WHAT YOU WILL DO: Nothing but the line with "Turn this picture" and the lines after it, through the end of the records below, is to be repeated, exactly as it is.

========================================

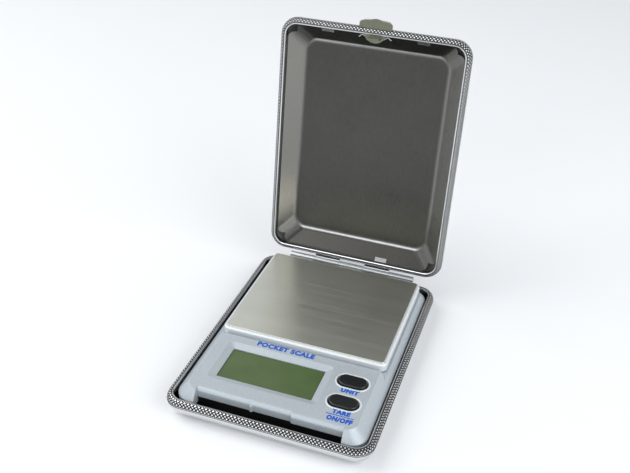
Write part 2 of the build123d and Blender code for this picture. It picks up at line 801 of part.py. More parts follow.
# ------------------------------------------------------------------ display
with BuildPart() as display_glass:
    with BuildSketch(Plane.XY.offset(glass_low)):
        with Locations((window_x, window_y)):
            RectangleRounded(glass_width, glass_height, glass_corner)
    extrude(amount=glass_thickness)
save(display_glass, "display_glass")

with BuildPart() as display_reflector:
    with BuildSketch(Plane.XY.offset(glass_low - reflector_thickness)):
        with Locations((window_x, window_y + strip_depth / 2)):
            Rectangle(glass_width, glass_height - strip_depth - 2 * assembly_gap)
    extrude(amount=reflector_thickness)
save(display_reflector, "display_reflector")

with BuildPart() as display_frame:
    with BuildSketch(Plane.XY.offset(board_top)):
        with Locations((window_x, window_y)):
            outer_margin = 2 * (frame_wall + assembly_gap)
            RectangleRounded(glass_width + outer_margin, glass_height + outer_margin, frame_wall)
            Rectangle(glass_width + 2 * assembly_gap, glass_height + 2 * assembly_gap, mode=Mode.SUBTRACT)
    extrude(amount=glass_top - board_top)
save(display_frame, "display_frame")

with BuildPart() as zebra_strip:
    with BuildSketch(Plane.XY.offset(board_top)):
        with Locations((window_x, window_y - glass_height / 2 + strip_depth / 2)):
            Rectangle(glass_width - 2 * strip_inset, strip_depth - 4 * assembly_gap)
    extrude(amount=glass_low - board_top)
save(zebra_strip, "zebra_strip")

# ------------------------------------------------------------------ keys and their switches
def make_key(key_y):
    """Stadium key cap with a flange that holds it under the deck."""
    with BuildPart() as key:
        with BuildSketch(Plane.XY.offset(flange_top)):
            with Locations((key_x, key_y)):
                SlotOverall(key_length, key_width)
        extrude(amount=key_top - flange_top)
        fillet(key.faces().sort_by(Axis.Z)[-1].edges(), key_edge_round)
        with BuildSketch(Plane.XY.offset(flange_low)):
            with Locations((key_x, key_y)):
                SlotOverall(key_length + 2 * flange_margin, key_width + 2 * flange_margin)
        extrude(amount=flange_thickness)
        with BuildSketch(Plane.XY.offset(plunger_top)):
            with Locations((key_x, key_y)):
                Circle(stem_radius)
        extrude(amount=flange_low - plunger_top)
    return key


def make_plunger(key_y):
    """Switch plunger that the key's stem pushes."""
    with BuildPart() as plunger:
        with BuildSketch(Plane.XY.offset(switch_top - plunger_tuck)):
            with Locations((key_x, key_y)):
                Circle(plunger_radius)
        extrude(amount=plunger_top - switch_top + plunger_tuck)
    return plunger


for key_name, key_y in (("unit", unit_key_y), ("tare", tare_key_y)):
    save(make_key(key_y), f"{key_name}_key")
    save(make_plunger(key_y), f"{key_name}_plunger")

with BuildPart() as key_switches:
    with BuildSketch(Plane.XY.offset(board_top)):
        with Locations((key_x, unit_key_y), (key_x, tare_key_y)):
            Rectangle(switch_size, switch_size)
    extrude(amount=switch_top - board_top)
    with BuildSketch(Plane.XY.offset(switch_top - plunger_tuck - key_travel - assembly_gap)):
        with Locations((key_x, unit_key_y), (key_x, tare_key_y)):
            Circle(plunger_radius + running_clearance)
    extrude(amount=2 * key_travel + plunger_tuck, mode=Mode.SUBTRACT)
save(key_switches, "key_switches")

# ------------------------------------------------------------------ main board
with BuildPart() as main_board:
    with BuildSketch(Plane.XY.offset(board_low)):
        with Locations(((board_left + board_right) / 2, (board_front + board_back) / 2)):
            Rectangle(board_right - board_left, board_back - board_front)
        with Locations(*post_spots):
            Circle(board_screw_radius + assembly_gap, mode=Mode.SUBTRACT)
    extrude(amount=board_thickness)
save(main_board, "main_board")

with BuildPart() as board_screws:
    with BuildSketch(Plane.XY.offset(board_low - board_screw_head_height)):
        with Locations(*post_spots):
            Circle(board_screw_head)
    extrude(amount=board_screw_head_height)
    with BuildSketch(Plane.XY.offset(board_low)):
        with Locations(*post_spots):
            Circle(board_screw_radius)
    extrude(amount=board_thickness + housing_wall)
save(board_screws, "board_screws")

with BuildPart() as chip_blob:
    with BuildSketch(Plane.XY.offset(board_top)):
        with Locations((window_x, window_y)):
            Circle(chip_radius)
    extrude(amount=chip_height)
    fillet(chip_blob.faces().sort_by(Axis.Z)[-1].edges(), chip_round)
save(chip_blob, "chip_blob")

with BuildPart() as board_parts:
    with BuildSketch(Plane.XY.offset(board_top)):
        with Locations((key_x - chip_part_pitch, board_back - 2 * chip_part_length)):
            with GridLocations(chip_part_pitch, 0, 4, 1):
                Rectangle(chip_part_length, chip_part_width)
        with Locations((key_x - 2 * chip_part_pitch, key_middle_y)):
            with GridLocations(0, 2 * chip_part_width, 1, 2):
                Rectangle(chip_part_length, chip_part_width)
    extrude(amount=chip_part_height)
save(board_parts, "board_parts")

# ------------------------------------------------------------------ power
with BuildPart() as coin_cells:
    with BuildSketch(Plane.XY.offset(coin_low)):
        with Locations(*[(x, coin_cell_y) for x in coin_cell_x]):
            Circle(cell_radius)
    extrude(amount=cell_thickness)
    fillet(coin_cells.edges().filter_by(GeomType.CIRCLE), coin_edge_round)
save(coin_cells, "coin_cells")

with BuildPart() as battery_contacts:
    with BuildSketch(Plane.XY.offset(coin_low + cell_thickness)):
        with Locations(*[(x, coin_cell_y) for x in coin_cell_x]):
            Rectangle(contact_width, contact_length)
    extrude(amount=contact_sheet)
    with BuildSketch(Plane.XY.offset(coin_low + cell_thickness)):
        with Locations(*[(x, coin_cell_y + contact_foot_y) for x in coin_cell_x]):
            Rectangle(contact_width, contact_foot)
    extrude(amount=board_low - coin_low - cell_thickness)
save(battery_contacts, "battery_contacts")

# ------------------------------------------------------------------ load cell
with BuildPart() as load_cell:
    with BuildSketch(Plane.XY.offset(cell_low)):
        with Locations((0, platform_y)):
            Rectangle(cell_width, cell_length)
    extrude(amount=cell_height)
    cell_middle = cell_low + cell_height / 2
    with BuildSketch(side_plane(base_plane, -cell_width / 2)):
        with Locations((platform_y, cell_middle)):
            with GridLocations(cell_bore_spacing, 0, 2, 1):
                Circle(cell_bore_radius)
            Rectangle(cell_bore_spacing, cell_slot_height)
    extrude(amount=cell_width, mode=Mode.SUBTRACT)
    with BuildSketch(Plane.XY.offset(cell_low)):
        for end_y in (cell_fixed_y, cell_free_y):
            with Locations((0, end_y - cell_screw_spacing / 2), (0, end_y + cell_screw_spacing / 2)):
                Circle(cell_screw_radius + (running_clearance if end_y == cell_free_y else 0))
    extrude(amount=cell_height, mode=Mode.SUBTRACT)
save(load_cell, "load_cell")

with BuildPart() as gauge_coating:
    with BuildSketch(Plane.XY.offset(cell_top)):
        with Locations((0, platform_y)):
            RectangleRounded(gauge_coat_width, gauge_coat_length, gauge_coat_corner)
    extrude(amount=gauge_coat_height)
save(gauge_coating, "gauge_coating")

cell_head_low = module_low + assembly_gap
with BuildPart() as load_cell_screws:
    spots = [(0, cell_fixed_y - cell_screw_spacing / 2), (0, cell_fixed_y + cell_screw_spacing / 2)]
    with BuildSketch(Plane.XY.offset(cell_head_low)):
        with Locations(*spots):
            Circle(cell_head_radius)
    extrude(amount=cell_head_height - assembly_gap)
    with BuildSketch(Plane.XY.offset(module_low + cell_head_height)):
        with Locations(*spots):
            Circle(cell_screw_radius)
    extrude(amount=cell_top - thread_inset - module_low - cell_head_height)
save(load_cell_screws, "load_cell_screws")

with BuildPart() as overload_stop:
    with BuildSketch(Plane.XY.offset(floor_top)):
        with Locations((0, cell_back - 2 * stop_radius)):
            Circle(stop_radius)
    extrude(amount=cell_low - platform_travel - stop_clearance - floor_top)
save(overload_stop, "overload_stop")

lead_height = board_low - lead_drop
lead_end_y = board_back - lead_setback
with BuildPart() as load_cell_leads:
    for number in range(lead_count):
        x = cell_width / 2 + lead_run + number * lead_pitch
        start_y = platform_y + number * lead_pitch
        with BuildLine() as lead_path:
            FilletPolyline(
                (cell_width / 2, start_y, lead_height),
                (x, start_y, lead_height),
                (x, lead_end_y, lead_height),
                (x, lead_end_y, board_low),
                radius=lead_bend,
            )
        with BuildSketch(Plane(origin=lead_path.line @ 0, z_dir=lead_path.line % 0)):
            Circle(lead_radius)
        sweep(path=lead_path.line)
save(load_cell_leads, "load_cell_leads")

# ------------------------------------------------------------------ platform
skirt_low = shoulder_height + platform_travel + skirt_clearance
platform_under = platform_top - platform_wall
with BuildPart() as platform_carrier:
    with BuildSketch(Plane.XY.offset(skirt_low)):
        with Locations((0, platform_y)):
            RectangleRounded(platform_width, platform_length, platform_corner)
    extrude(amount=platform_top - skirt_low)
    fillet(platform_carrier.faces().sort_by(Axis.Z)[-1].edges(), platform_edge_round)
    with BuildSketch(Plane.XY.offset(skirt_low)):
        with Locations((0, platform_y)):
            RectangleRounded(
                platform_width - 2 * platform_wall,
                platform_length - 2 * platform_wall,
                platform_corner - platform_wall,
            )
    extrude(amount=platform_under - skirt_low, mode=Mode.SUBTRACT)
    with BuildSketch(Plane.XY.offset(cell_top)):
        with Locations((0, cell_free_y)):
            Rectangle(boss_size, boss_size)
    extrude(amount=platform_under - cell_top)
    with Locations(Plane.XY.offset(platform_top)):
        with Locations(
            (0, cell_free_y - cell_screw_spacing / 2), (0, cell_free_y + cell_screw_spacing / 2)
        ):
            CounterBoreHole(
                cell_screw_radius,
                cell_head_radius + screw_head_clearance,
                cell_head_height + assembly_gap,
                depth=2 * half_depth,
            )
save(platform_carrier, "platform_carrier")

with BuildPart() as platform_screws:
    spots = [(0, cell_free_y - cell_screw_spacing / 2), (0, cell_free_y + cell_screw_spacing / 2)]
    head_low = platform_top - assembly_gap - cell_head_height
    with BuildSketch(Plane.XY.offset(head_low)):
        with Locations(*spots):
            Circle(cell_head_radius)
    extrude(amount=cell_head_height)
    with BuildSketch(Plane.XY.offset(cell_low + thread_inset)):
        with Locations(*spots):
            Circle(cell_screw_radius)
    extrude(amount=head_low - cell_low - thread_inset)
save(platform_screws, "platform_screws")

with BuildPart() as platform_plate:
    with BuildSketch(Plane.XY.offset(platform_top)):
        with Locations((0, platform_y)):
            RectangleRounded(
                platform_width - 2 * plate_margin, platform_length - 2 * plate_margin, plate_corner
            )
    extrude(amount=plate_thickness)
    fillet(platform_plate.faces().sort_by(Axis.Z)[-1].edges(), plate_edge)
save(platform_plate, "platform_plate")
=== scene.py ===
"""Looks of the pocket gram scale: knurled case rims, printed labels, and a finish for every piece.

Lengths are in metres unless a name says otherwise.  The scale stands on its underside with its lid open:
X runs to the right, Y towards the lid's hinge, Z up.
"""
import json
import math

import bpy
from bpy.props import FloatProperty, FloatVectorProperty, PointerProperty, StringProperty
from mathutils import Matrix, Vector


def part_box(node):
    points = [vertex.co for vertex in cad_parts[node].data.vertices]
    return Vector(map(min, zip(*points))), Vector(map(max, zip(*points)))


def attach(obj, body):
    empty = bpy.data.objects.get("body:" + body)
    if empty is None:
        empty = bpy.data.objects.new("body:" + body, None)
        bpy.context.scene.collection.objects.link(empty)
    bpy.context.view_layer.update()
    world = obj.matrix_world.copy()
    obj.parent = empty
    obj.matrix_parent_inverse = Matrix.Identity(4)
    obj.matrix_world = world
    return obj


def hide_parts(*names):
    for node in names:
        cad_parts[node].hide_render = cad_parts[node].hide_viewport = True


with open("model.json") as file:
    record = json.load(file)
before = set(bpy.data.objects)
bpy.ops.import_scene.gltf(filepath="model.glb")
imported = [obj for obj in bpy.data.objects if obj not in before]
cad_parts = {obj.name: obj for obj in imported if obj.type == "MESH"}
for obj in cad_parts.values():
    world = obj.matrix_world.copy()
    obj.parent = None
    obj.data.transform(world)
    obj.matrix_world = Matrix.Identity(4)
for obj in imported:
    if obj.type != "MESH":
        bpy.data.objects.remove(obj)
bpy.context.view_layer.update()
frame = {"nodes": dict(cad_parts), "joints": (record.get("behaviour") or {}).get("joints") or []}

bl_info = {
    "name": "Pocket gram scale",
    "version": (1, 0, 0),
    "blender": (4, 5, 0),
    "location": "3D View > Sidebar > Gram scale",
    "description": "Builds the looks of a pocket gram scale in a hinged, knurled metal case",
    "category": "Add Mesh",
}

MM = 0.001
TINY = 0.01 * MM  # two places that are closer than this count as one
QUARTER_ARC_HANDLE = 0.5523  # handle of a Bezier quarter circle, as a share of its radius
CALM, STRONG = 0.3, 0.7  # a noise pattern's values mostly lie between these two
HIGHLIGHT_LEAN = math.radians(26)  # the painted highlight on the lid liner's bends is brightest where they lean this far


# ------------------------------------------------------------------ places read from the frame
def middle(node):
    """Middle of a node's box."""
    low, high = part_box(node)
    return (low + high) / 2


hinge = next(joint for joint in frame["joints"] if joint["name"] == "lid_hinge")
hinge_place = Vector(hinge["pos_m"])
lid_opening = math.radians(hinge["range_deg"][1])
rim_low, rim_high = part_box("base_rim")
deck_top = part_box("housing_top")[1].z


def lid_place():
    """Takes a piece drawn in the base half to the same place in the open lid."""
    seam = hinge_place.z
    shut = Matrix.Translation((0, 0, 2 * seam)) @ Matrix.Rotation(math.pi, 4, "X")
    swing = Matrix.Rotation(-lid_opening, 4, "X")
    return Matrix.Translation(hinge_place) @ swing @ Matrix.Translation(-hinge_place) @ shut


# ------------------------------------------------------------------ sizes and colours a user would change
def length_size(name, description, millimetres):
    return FloatProperty(
        name=name, description=description, default=millimetres * MM, unit="LENGTH", precision=5
    )


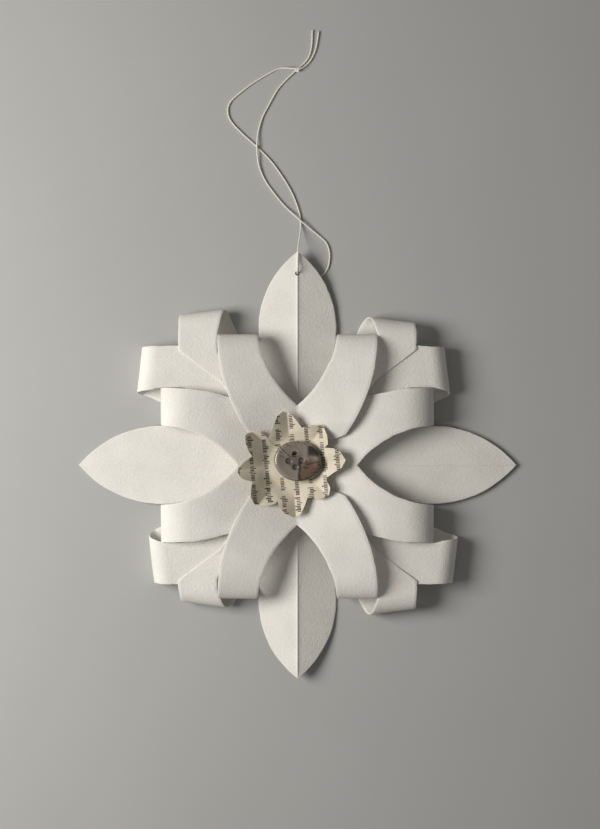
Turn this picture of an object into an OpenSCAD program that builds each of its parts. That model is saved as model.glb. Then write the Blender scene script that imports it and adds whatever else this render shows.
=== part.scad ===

========================================

RIGHT ANSWER:
Turn this picture of an object into an OpenSCAD program that builds each of its parts. That model is saved as model.glb. Then write the Blender scene script that imports it and adds whatever else this render shows.
=== part.scad ===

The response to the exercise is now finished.